Human cultures, which include our religious traditions, are wary of the power of the heart’s and soul’s desire that burns within each person.  We have perhaps not yet begun to explore the significance and power of what Jesus utters in Luke 12:48-49: “And to everyone to whom much was given, from him much will be demanded, and from the one to whom much has been entrusted they will request far more.  I came to fling fire upon the earth, and how I wish it were already kindled.”  All we have been given is “demanded” of us.  We are not capable of giving that, however, except when we live and act out of our own deepest desire.  There is the fire in each human being that was present in John the Baptist, and in Jesus himself.  So much of that power and fire, however, is lost and wasted when we settle for comfort and security.  

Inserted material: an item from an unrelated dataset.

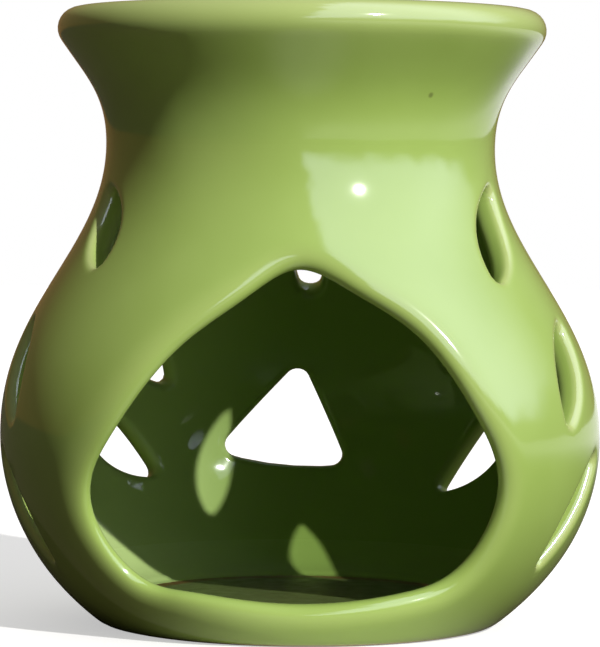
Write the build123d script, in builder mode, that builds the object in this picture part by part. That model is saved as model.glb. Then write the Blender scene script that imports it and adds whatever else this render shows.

The true and final object of our love is always incomprehensible and unknowable to us.  And yet, to dare to know the strength and insatiability of our desire, and, in that desire, to give all of ourselves in faith and hope and love to our work, is, as van Ruusbroec says, to have “the highest knowledge of God that a person can acquire in the active life.”  Jesus says he has come that the fire that we contain may be flung upon the earth.  True community is the space in which we “mutually help, encourage, and edify one another” to live and work out of our heart’s desire.  It is that community that strengthens and en-courages us to give ourselves away, despite the unknowability and incomprehensibility of that which we serve. We fear that we have and are too little, and that when we give what we desire to give away, we shall be left empty.  Van Ruusbroec reminds us, however, that when we give all our love away, we then discover Christ and are filled with his gifts.  

John the Baptist gave himself and risked his life unto death for one whom, for much of his ministry, he did not know or recognize.  He, as we, could only love in faith and in hope.  If we fearfully hold back our “love and intent” we shall never abide in God, because we have withheld ourselves from the only way we can know God, in faith, hope, and love.

Here comes Jesus, who sees this person and speaks to him in the light of glory, saying that according to his divinity he is infinite, incomprehensible, inaccessible, and fathomless, transcending all created light and every finite concept.  This is the highest knowledge of God that a person can acquire in the active life, namely, that he acknowledge in the light of faith that God is incomprehensible and unknowable.  In this light Christ says to this person’s desire, “Come down quickly, for I must stay at your house today” (Lk 19:5).  This quick descent is nothing other than a desirous and loving immersion into the abyss of the Godhead, where no understanding which requires created light can reach.  But where understanding remains without, desire and love enter within.

When the soul thus inclines toward God with love and intent above all that it understands, then it abides in God and God in it.  When the soul ascends with desire above the multiplicity of the created order, above the activity of the senses and above all natural light, then it meets Christ in the light of faith; it becomes enlightened and confesses that God is unknowable and incomprehensible.  When the soul inclines with desire toward this incomprehensible God, then it meets Christ and is filled with his gifts.  When it loves and is at rest above all gifts, above itself, and above all creatures, then it abides in God and God in it.  This is how we are to meet Christ at the highest level of the active life.